[EXERCISE TASK]:
Quote precisely the run of lines opening with the line containing "to_middle = Matrix.Translation((-ARMREST_SWAY, -MIDDLE_Y, 0.0))" and closing with the line containing "points = [vertex.co", and nothing else.

[SUPPLIED INFORMATION]:
• • • • • • •
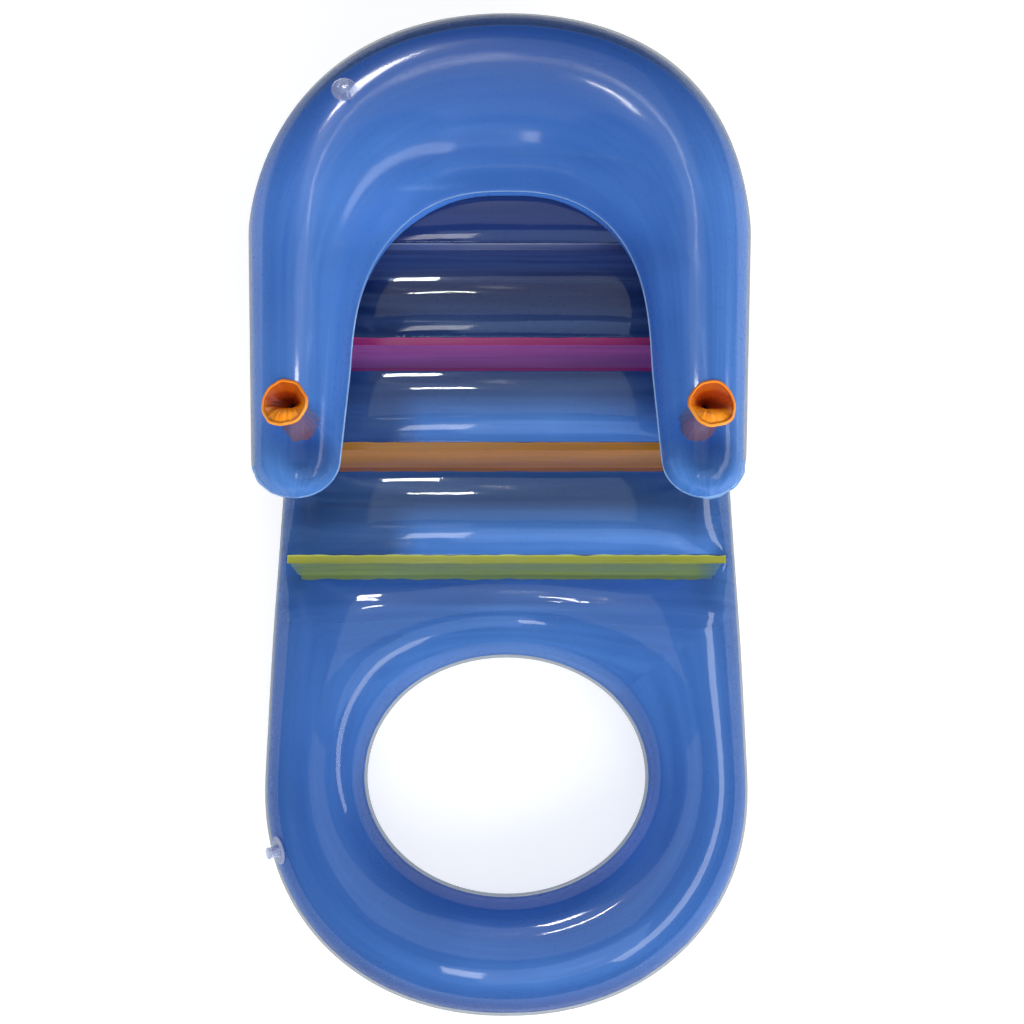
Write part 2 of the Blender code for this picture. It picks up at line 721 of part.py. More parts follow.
def tether(name, cap_z, frame, collection, look):
    """A strap that bows from the stopper's cap down to the flange, seen from its side and given its width."""
    middle_z = cap_z + STOPPER_CAP_THICKNESS / 2
    near = STOPPER_CAP_RADIUS + GAP
    foot_x = near + TETHER_REACH
    radius = TETHER_REACH / 2
    foot_z = VALVE_FLANGE_THICKNESS + GAP
    inner = [(near, middle_z - TETHER_THICKNESS / 2)]
    outer = [(near, middle_z + TETHER_THICKNESS / 2)]
    bend_x = foot_x - radius
    bend_z = middle_z - radius
    for k in range(SECTION_STEP_COUNT + 1):
        angle = math.pi / 2 * (1 - k / SECTION_STEP_COUNT)
        for line, offset in ((inner, -TETHER_THICKNESS / 2), (outer, TETHER_THICKNESS / 2)):
            reach = radius + offset
            line.append((bend_x + reach * math.cos(angle), bend_z + reach * math.sin(angle)))
    inner.append((foot_x - TETHER_THICKNESS / 2, foot_z))
    outer.append((foot_x + TETHER_THICKNESS / 2, foot_z))
    outline = outer + inner[::-1]
    curve = bpy.data.curves.new(name, "CURVE")
    curve.dimensions = "2D"
    curve.fill_mode = "BOTH"
    curve.extrude = TETHER_WIDTH / 2
    spline = curve.splines.new("POLY")
    spline.points.add(len(outline) - 1)
    for point, (across, up) in zip(spline.points, outline):
        point.co = (across, up, 0.0, 1.0)
    spline.use_cyclic_u = True
    thing = bpy.data.objects.new(name, curve)
    thing.data.materials.append(look)
    upright = Matrix(((1, 0, 0, 0), (0, 0, -1, 0), (0, 1, 0, 0), (0, 0, 0, 1)))
    thing.matrix_world = frame @ upright
    collection.objects.link(thing)


def main():
    clear_scene()
    parts = new_collection("pool_lounger")
    cutters = new_collection("cutters")
    blue = material("blue_film", BLUE, 0.12, 0.75)
    orange = material("orange_film", ORANGE, 0.35)
    clear = material("clear_vinyl", CLEAR, 0.1, 0.4)

    body_top, body_bottom, body_faces, tube_seam = body_sheets()
    top_sheet = mesh_object("body_top_sheet", body_top, body_faces, parts, blue)
    bottom_sheet = mesh_object("body_bottom_sheet", body_bottom, [f[::-1] for f in body_faces], parts, blue)
    solidify(top_sheet)
    solidify(bottom_sheet)
    films = {name: material(name, colour, 0.3) for name, colour in BEAM_COLOURS.items()}
    for place, (word, film) in zip(BEAM_PLACES, BEAM_FILMS.items()):
        beam(f"beam_{word}", place, tube_seam, parts, films[film])

    crest_z = body_top[:, 2].max()
    rest_top, rest_bottom, rest_faces = backrest_sheets(body_top, body_faces, crest_z)
    backrest = mesh_object("backrest_top_sheet", rest_top, rest_faces, parts, blue)
    underside = mesh_object("backrest_bottom_sheet", rest_bottom, [f[::-1] for f in rest_faces], parts, blue)
    solidify(backrest)
    solidify(underside)

    rest_tree = tree_of(rest_top, rest_faces)
    far = 2 * rest_top[:, 2].max()
    pocket_y = ARM_TIP_Y + POCKET_FROM_ARM_END
    pocket_x = OUTER_HALF_WIDTH - ARMREST_END_INSET - ARMREST_END_WIDTH / 2 + POCKET_OFFSET
    for side, sign in (("left", -1), ("right", 1)):
        place = (sign * pocket_x + ARMREST_SWAY, pocket_y)
        lean = -sign * POCKET_LEAN
        cut(backrest, pocket(side, *place, lean, rest_tree, far, parts, cutters, orange))

    out = -body_half_width(BODY_VALVE_Y)
    across = (-out / RING_HALF_WIDTH) ** (FOOT_POWER - 1) / RING_HALF_WIDTH
    along = (1 - BODY_VALVE_Y / FOOT_ROUND) ** (FOOT_POWER - 1) / FOOT_ROUND
    outward = math.atan2(-along, -across)
    ring_half = (RING_HALF_WIDTH - OPENING_HALF_WIDTH) / 2
    start = Vector((out - ring_half * math.cos(outward), BODY_VALVE_Y - ring_half * math.sin(outward), 0.0))
    start.z = body_top[body_top[:, 1] < 0][:, 2].max()
    frame = valve_frame(body_top, body_faces, start, outward, BODY_VALVE_ELEVATION)
    valve("body", frame, top_sheet, parts, cutters, clear)

    outer_arch_y = HEADREST_Y - OUTER_ARCH_LENGTH
    inner_arch_y = HEADREST_Y - HEADREST_WIDTH - INNER_ARCH_LENGTH
    angle = BACKREST_VALVE_ARCH_ANGLE
    outer = arch_point(OUTER_HALF_WIDTH, outer_arch_y, OUTER_ARCH_LENGTH, OUTER_ARCH_POWER, angle)
    inner = arch_point(
        OUTER_HALF_WIDTH - ARMREST_ROOT_WIDTH, inner_arch_y, INNER_ARCH_LENGTH, INNER_ARCH_POWER, angle
    )
    outward = math.atan2(outer[1] - inner[1], inner[0] - outer[0])
    across = BACKREST_VALVE_ACROSS_SHARE
    start = Vector((-blend(inner[0], outer[0], across), blend(inner[1], outer[1], across), 0.0))
    start.z = crest_z + ARMREST_SEAM_RISE + OUTER_SEAM_RISE * across
    frame = valve_frame(rest_top, rest_faces, start, outward, BACKREST_VALVE_ELEVATION)
    valve("backrest", frame, backrest, parts, cutters, clear)

    to_middle = Matrix.Translation((-ARMREST_SWAY, -MIDDLE_Y, 0.0))
    for thing in list(parts.objects) + list(cutters.objects):
        thing.matrix_world = to_middle @ thing.matrix_world
    bpy.context.view_layer.update()


main()
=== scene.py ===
"""Looks of the inflatable pool lounger: air-filled vinyl films, welded rims, beams, drink pockets and valves.

Metres, in the row frame. Lengths along Y in the outlines are measured from the foot seam, and then moved
to the frame.
"""

import math

import bmesh
import bpy
import numpy as np
from mathutils import Matrix, Vector, noise
from mathutils.bvhtree import BVHTree
from mathutils.kdtree import KDTree


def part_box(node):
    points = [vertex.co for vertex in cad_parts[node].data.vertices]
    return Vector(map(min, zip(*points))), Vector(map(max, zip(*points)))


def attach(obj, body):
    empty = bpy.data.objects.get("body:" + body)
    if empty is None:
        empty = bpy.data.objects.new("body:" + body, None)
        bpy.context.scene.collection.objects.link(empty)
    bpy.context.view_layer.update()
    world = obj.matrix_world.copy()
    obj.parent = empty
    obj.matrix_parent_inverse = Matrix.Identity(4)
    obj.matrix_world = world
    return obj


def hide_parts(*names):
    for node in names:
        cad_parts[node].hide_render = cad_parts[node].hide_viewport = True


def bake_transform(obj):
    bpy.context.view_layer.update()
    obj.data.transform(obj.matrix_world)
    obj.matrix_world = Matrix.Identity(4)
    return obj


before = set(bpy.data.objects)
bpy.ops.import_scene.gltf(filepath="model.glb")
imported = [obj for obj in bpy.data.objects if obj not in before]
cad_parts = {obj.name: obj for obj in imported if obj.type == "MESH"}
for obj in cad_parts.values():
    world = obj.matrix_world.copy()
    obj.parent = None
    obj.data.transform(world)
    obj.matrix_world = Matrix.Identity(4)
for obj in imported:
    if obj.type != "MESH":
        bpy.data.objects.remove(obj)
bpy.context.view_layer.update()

# Film and clearances
FILM = 0.0004
GAP = 0.0003
SEAT_CLEARANCE = 0.0010
FLOOR_PRESS = 0.003
AIR_FULLNESS_SHARE = 0.90

# Lower body, seam to seam
BODY_LENGTH = 1.4815
BODY_HALF_WIDTH = 0.3585
RING_HALF_WIDTH = 0.360
FOOT_ROUND = 0.329
HEAD_ROUND = 0.314
BODY_RIM = 0.004
OPENING_CENTRE_Y = 0.3315
OPENING_HALF_LENGTH = 0.1775
OPENING_HALF_WIDTH = 0.215
OPENING_RIM = 0.005

# Partition beams
BEAM_NAMES = ("yellow", "orange", "magenta", "blue", "head")
BEAM_PLACE_SHARES = (0.1414, 0.3337, 0.5249, 0.7090, 0.8992)
BEAM_HEIGHT = 0.100
BEAM_FLANGE = 0.014
BEAM_END_GAP = 0.020
BEAM_FILM_DROP = 0.0009
WEB_BUCKLE = 0.004
WEB_WAVES = 7.0
EDGE_WAVE = 0.0010
YELLOW_EDGE_WAVE = 0.0030
EDGE_WAVES = 34.0

# Backrest and armrests, seam to seam
SIDE_OVERHANG = 0.040
HEAD_OVERHANG = 0.0415
BACKREST_LENGTH = 0.809
OUTER_ARCH_LENGTH = 0.354
INNER_ARCH_LENGTH = 0.350
HEADREST_WIDTH = 0.2550
ARMREST_ROOT_WIDTH = 0.166
ARMREST_END_WIDTH = 0.123
ARMREST_END_INSET = 0.035
ARMREST_ROUND = 0.056
ARMREST_SWAY = -0.0113
ARMREST_INNER_SWAY = -0.0079
OUTER_SEAM_RISE = 0.055
INNER_SEAM_DROP = 0.040
BACKREST_RIM = 0.005
HEADREST_RIM = 0.018
INNER_RIM = 0.002
ARM_END_NOTCH_SHARE = 1.1
ARM_END_NOTCHES = 110.0

# Drink pockets. The mouth's roll runs inwards: reach past the mouth and rise over the film.
POCKET_MOUTH_RADIUS = 0.034
POCKET_FLOOR_RADIUS = 0.028
POCKET_RIM = 0.003
POCKET_DEPTH = 0.080
POCKET_LEAN = 0.010
POCKET_FROM_ARM_END = 0.124
POCKET_OFFSET = 0.0105
MOUTH_ROLL = (
    (POCKET_RIM, 0.0006),
    (0.0022, 0.0014),
    (0.0012, 0.0026),
    (0.0002, 0.0031),
    (-0.0010, 0.0024),
    (-0.0014, 0.0),
)
ROLL_INSET = 0.0015
SLEEVE_INSET = 0.0029
FLOOR_INSET = 0.004
FLOOR_RISE = 0.003
FLOOR_EDGE_RISE = 0.0004
THROAT_RADIUS = 0.0035
THROAT_DEPTH = 0.034
THROAT_ASIDE = 0.006
THROAT_HEADWARD = 0.008
FOLD_SEEDS = {"left": 4.1, "right": 9.7}
MOUTH_WAVES = 1.9
RIPPLE_WAVES = 5.5
CREASE_WAVES = 3.4
MOUTH_UNEVEN_SHARE = 0.075
MOUTH_RIPPLE_SHARE = 0.012
FOLD_HEIGHT = 0.0050
CREASE_HEIGHT = 0.010
CREASE_LEVEL = 0.25
FOOT_SIDE_BULGE = 0.017
SLEEVE_BULGE = 0.001
SLEEVE_UNEVEN = 0.004
GATHER_HEIGHT = 0.006
HOLE_INSET = 0.002
HOLE_REFINED = 1.3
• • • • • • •
[OUTPUT]:
    to_middle = Matrix.Translation((-ARMREST_SWAY, -MIDDLE_Y, 0.0))
    for thing in list(parts.objects) + list(cutters.objects):
        thing.matrix_world = to_middle @ thing.matrix_world
    bpy.context.view_layer.update()


main()
=== scene.py ===
"""Looks of the inflatable pool lounger: air-filled vinyl films, welded rims, beams, drink pockets and valves.

Metres, in the row frame. Lengths along Y in the outlines are measured from the foot seam, and then moved
to the frame.
"""

import math

import bmesh
import bpy
import numpy as np
from mathutils import Matrix, Vector, noise
from mathutils.bvhtree import BVHTree
from mathutils.kdtree import KDTree


def part_box(node):
    points = [vertex.co for vertex in cad_parts[node].data.vertices]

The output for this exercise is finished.